Abstract

This investigation of the codon context of enterobacteria, plasmid, and phage protein genes was based on a search for correlations between the presence of one base type at codon position III and the presence of another base type at some other position in adjacent codons. Enterobacterial genes were compared with eukaryotic sequences for codon context effects. In enterobacterial genes, base usage at codon position III is correlated with the third position of the upstream adjacent codon and with all three positions of the downstream codon. Plasmid genes are free of context biases. Phage genes are heterogeneous: MS2 codons have no biased context, whereas lambda genes partly follow the trends of the host bacterium, and T7 genes have biased codon contexts that differ from those of the host. It has been reported that two successive third-codon positions tend to be occupied by two purines or two pyrimidines in Escherichia coli genes of low expression level.
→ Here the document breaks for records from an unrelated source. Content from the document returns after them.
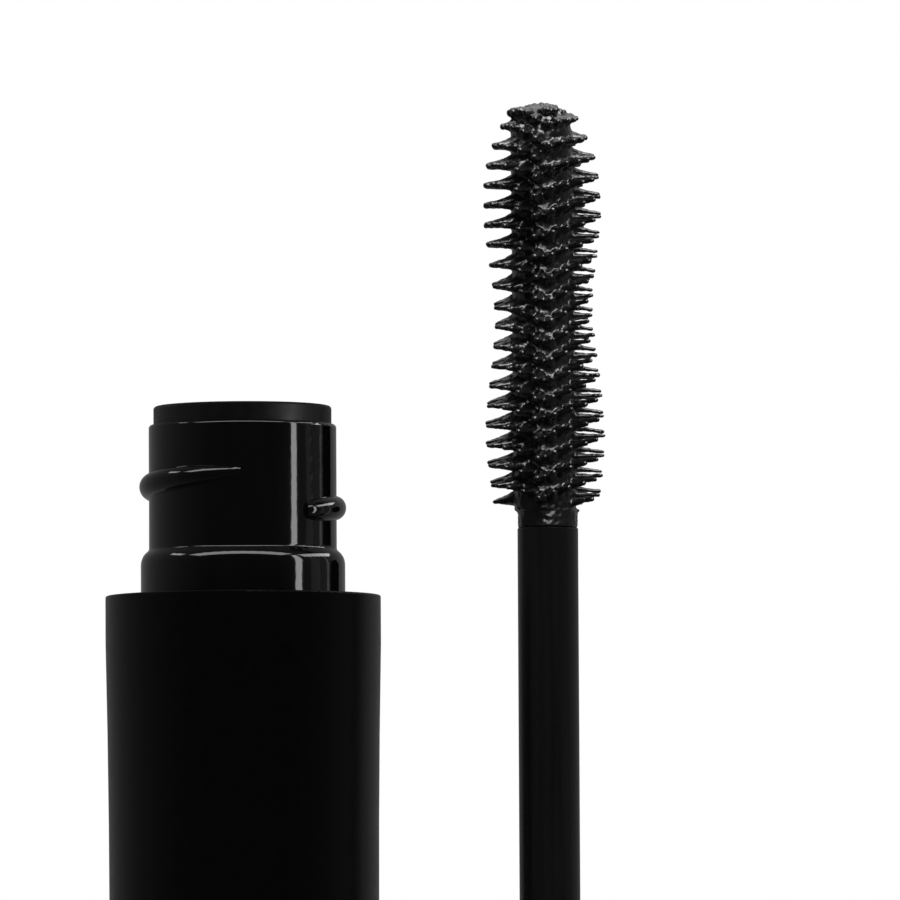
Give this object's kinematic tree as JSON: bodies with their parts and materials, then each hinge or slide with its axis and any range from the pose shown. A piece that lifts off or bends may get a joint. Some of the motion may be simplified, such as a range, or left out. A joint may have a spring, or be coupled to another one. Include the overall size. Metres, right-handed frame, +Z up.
{
  "type": "mascara tube",
  "caption": "Opened mascara: an upright tube with a threaded neck and wiper, and its wand standing beside it on the cap, moulded spiky brush up.",
  "frame": {"origin": "centre of the tube's flat base, on the surface it stands on", "axes": "+Z up along the tube; +X from the tube to the wand; -Y is the side seen from the front"},
  "size_m": [0.0363, 0.0172, 0.097],
  "materials": {
    "satin_black_case": "satin black painted plastic",
    "black_base_plastic": "matte moulded plastic",
    "label_paper": "plain uncoated label",
    "gloss_black_bottle": "polished moulded plastic",
    "matte_black_wiper": "matte soft plastic",
    "black_cream": "wet black cream",
    "black_liner": "matte moulded plastic",
    "weight_steel": "turned steel",
    "washer_foam": "closed-cell foam",
    "black_rod": "semi-gloss moulded plastic",
    "black_elastomer": "glossy moulded elastomer"
  },
  "bodies": {
    "tube": {"tube_case": "satin_black_case", "base_plug": "black_base_plastic", "base_label": "label_paper", "inner_bottle": "gloss_black_bottle", "wiper": "matte_black_wiper", "mascara_cream": "black_cream"},
    "washer": {"seal_washer": "washer_foam"},
    "wand": {"cap_shell": "satin_black_case", "inner_cap": "black_liner", "cap_weight": "weight_steel", "rod": "black_rod", "brush": "black_elastomer"}
  },
  "joints": [
    {"name": "wand_over", "type": "hinge", "parent": "tube", "child": "washer", "pos_m": [0.00955, 0, 0.08991], "axis": [0, -1, 0], "range_deg": [0, 180]},
    {"name": "cap_turn", "type": "hinge", "parent": "washer", "child": "wand", "pos_m": [0.0191, 0, 0], "axis": [0, 0, -1], "range_deg": [0, 330]}
  ]
}
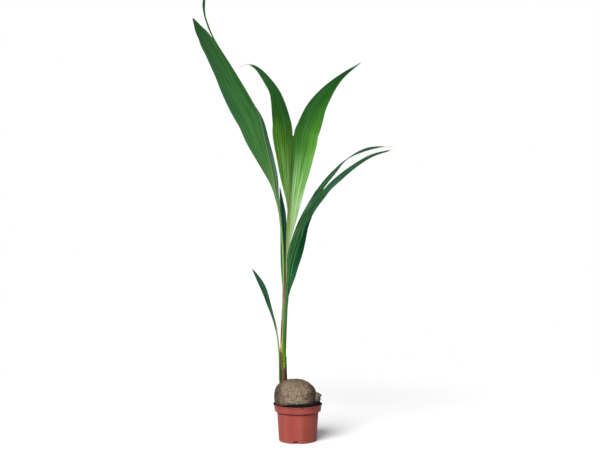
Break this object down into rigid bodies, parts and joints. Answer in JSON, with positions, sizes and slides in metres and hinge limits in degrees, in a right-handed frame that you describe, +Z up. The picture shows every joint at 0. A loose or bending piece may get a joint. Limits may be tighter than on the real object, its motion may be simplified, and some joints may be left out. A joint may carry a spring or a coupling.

Here, the extent to which highly expressed protein genes can modulate base usage at two successive codon positions III, given the constraints on codon usage and protein sequence that act on them, was quantified. This demonstrates that the above-mentioned favored patterns are not a characteristic of weakly expressed genes but occur in all genes in which codon context can vary appreciably. The correlation between successive third-codon positions is a distinct feature of enterobacteria and of some phages, one that may result from adaptation of gene structure to translational efficiency. Conversely, codon context in yeast and human genes is biased--but for reasons unrelated to translation.